Tenego

The Hard Questions in Partner Recruitment

Business success is a simple concept yet it’s dependent on so many things coming together. When you are working to grow a business internationally, the number of variables and new unknowns increase. Our plans and steps to success from one market to the next are not consistent. Each country and each industry sector have differences and it often takes experienced business development people to recognise these differences and adjust.

Do Note: A Business Development person is not the same as a Sales person. Business Development people can shape the path for the Sales people to follow.

When selling through Sales Channels you add another layer of variables to learning how to grow in international markets, and each product has its own nuances. When many things are not certain, we seek the fastest, most likely path to learn what works and then lift the pace. As I regularly say, smart people in a room can make their judgements based on their extensive experience but it’s only when you engage the market do you really know what will work.

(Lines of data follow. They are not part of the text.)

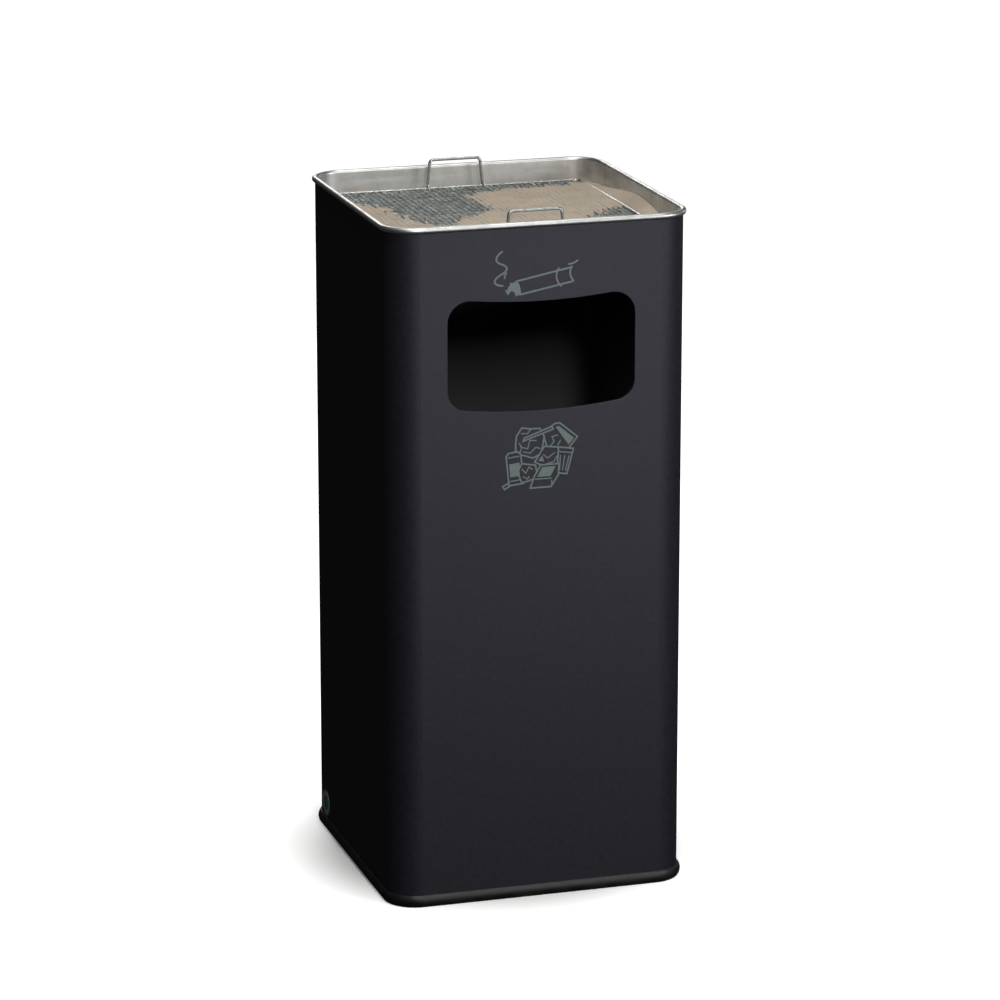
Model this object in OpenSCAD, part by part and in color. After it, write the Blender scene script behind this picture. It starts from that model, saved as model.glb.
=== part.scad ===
// Combined ashtray and litter bin: a square sheet-steel shell with a post opening,
// a lift-out liner, and a lift-off sand tray with a wire sieve.
// Millimetres, +Z up, origin on the floor at the middle of the shell, opening towards -Y.

/* [Shell] */
// Width and depth of the square shell
shell_side = 300; // [290:1:310]
// Height of the shell's top edge above the floor
shell_top = 669.6; // [660:0.2:690]
// Height of the shell's lower edge, inside the base trim
shell_foot = 3; // [2.5:0.5:4]
// Radius of the shell's upright corners
corner_r = 30; // [26:1:34]
// Thickness of the coated steel sheet
shell_sheet = 1.2; // [1:0.1:1.2]
// Height of the floor plate's upper face
floor_top = 15.2; // [14.8:0.1:15.4]

/* [Post opening] */
// Width of the opening
opening_w = 188; // [170:1:194]
// Lowest point of the opening, at mid width
opening_low = 490.5; // [485:0.5:500]
// Upper edge of the opening, at mid width
opening_high = 598.6; // [590:0.2:600]
// Radius of the shallow bow of the upper and lower edges
opening_bow_r = 600; // [550:10:700]
// Radius of the two lower corners
opening_low_r = 20; // [15:1:25]
// Radius of the two upper corners
opening_high_r = 22; // [15:1:25]
// Depth of the edge turned into the shell
opening_lip = 4; // [3:0.5:4]

/* [Base trim] */
// Height of the rubber edging
trim_h = 12; // [11:0.5:13]
// How far the edging stands out from the shell
trim_out = 3.6; // [3:0.1:4]

/* [Ash tray] */
// Thickness of the stainless tray sheet
tray_sheet = 0.8; // [0.7:0.1:0.9]
// Outer radius of the tray's rolled rim
tray_bead_r = 3; // [2.8:0.1:3.2]
// Depth of the tray below the middle of its rim
tray_depth = 58; // [50:1:62]
// Outer radius of the bend between wall and floor
tray_bend_r = 6; // [4:0.5:8]
// Depth of the sand
sand_depth = 34; // [20:1:34]

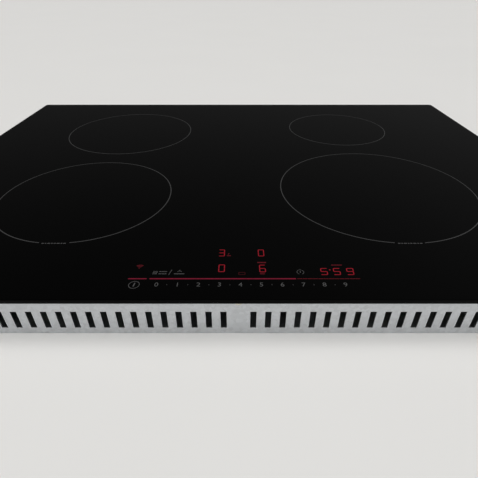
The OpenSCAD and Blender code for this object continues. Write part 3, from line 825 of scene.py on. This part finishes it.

The following are necessary and difficult questions to answer in planning to grow through sales channels.
I will provide some guidance around the answers, but each of these questions warrants some deep thought and discussion in any business that is considering or actively seeking sales channel partners.

1) When will I get my first revenue? When will my partner program start paying for itself?
The simple answer might be; the time it takes to recruit and activate your first partner (typically 3 to 5 months) and then the length of the sales cycle to sell your product.

The pace of the Partner Recruitment is affected by the number of suitable potential partners and the strength of your Partner Proposition, which includes the strength of your Customer Proposition and how well you beat the competition.

The length of your sales cycle can potentially be shortened by the partner relationships with their existing customers or their credibility in the market.

2) How many partners should I recruit in each market?
In the long-term you want to achieve market coverage, and if one or a small number of partners can give you this, then that suffices. Yet it does depend on how you break up the market; geographically, size of companies, sectors, application areas etc. In the early stages you may want to recruit partners and give them space to be successful in the market, without adding competing partners.

Other factors to consider around this question:
• The risks of too few partners in a market
• Awarding exclusivity without very defined targets
• One plan for primary markets and another for secondary markets
• How many partners can you on-board and properly support within the coming 12 months

3) How many markets should we focus on? Can we start with one?
Does your first priority market offer enough potential partners to get fast traction in the market or, are you happy to wait for the timing to be right with the limits your first market offers? If not you may choose to tackle three markets offering a larger number of potential partners, providing a better chance of finding partners sooner without necessarily increasing your costs.

Is your product ready to be used or implemented in multiple regional markets? Can you credibly support your product in these markets? Can you support partners in these markets?

My preference would be to broaden the base to facilitate greater numbers of prospective partners as you learn faster what works and gets faster traction.

4) Can we start slowly with one partner?
Yes, with the acceptance that engaging with less potential partners leaves you with less routes to learn what really works and leaves you with a point of failure in the plan. A big challenge when engaging with only a small number of potential partners, is that you exert great effort to make it work and can easily fall into the trap of spending too much time with the wrong partners.

It needs to be defined what starting slowly actually means. Often times, the investment to secure one partner can carry a large portion of the investment to secure five partners. A bit like grocery shopping do you go to shop every day for one day’s meals or do you shop weekly for seven days’ meals? Which is of greater value in the long-run?

If you have interest or contacts with a potential partner, this could be an option with the proviso that you evaluate appropriately and don’t try to force a partner fit.

5) Why do we need to contact other companies in the market, when we know who we want to partner with?
It’s great if you do know the companies, as long as you know they are the right type of partners for your business. Many business leaders seek to leverage existing relationships into a partnership but unless there is a clear partner fit between the companies, it will lead to much frustration and failed expectations.

This problem is compounded when the potential partner is a large company, and years can go by trying to make it work. My preference is not to leverage existing relationships but to find potential partner companies with a good partner fit and build the relevant relationships. If you have some existing relationships, then fantastic, lets engage with them first, but Partner Fit is the priority.

There are many potential pitfalls in growing successful partner channels, but answering these questions should help you to clarify your strategy.

I’m a fan of keeping business simple, success is hard enough and there are always changes and surprises. There are so many factors in every business affecting their priorities. So, when you call a business leader seeking to partner with their company, do remember they are already extremely busy with their own plans and if your partner proposition can help them, you stand a much better chance.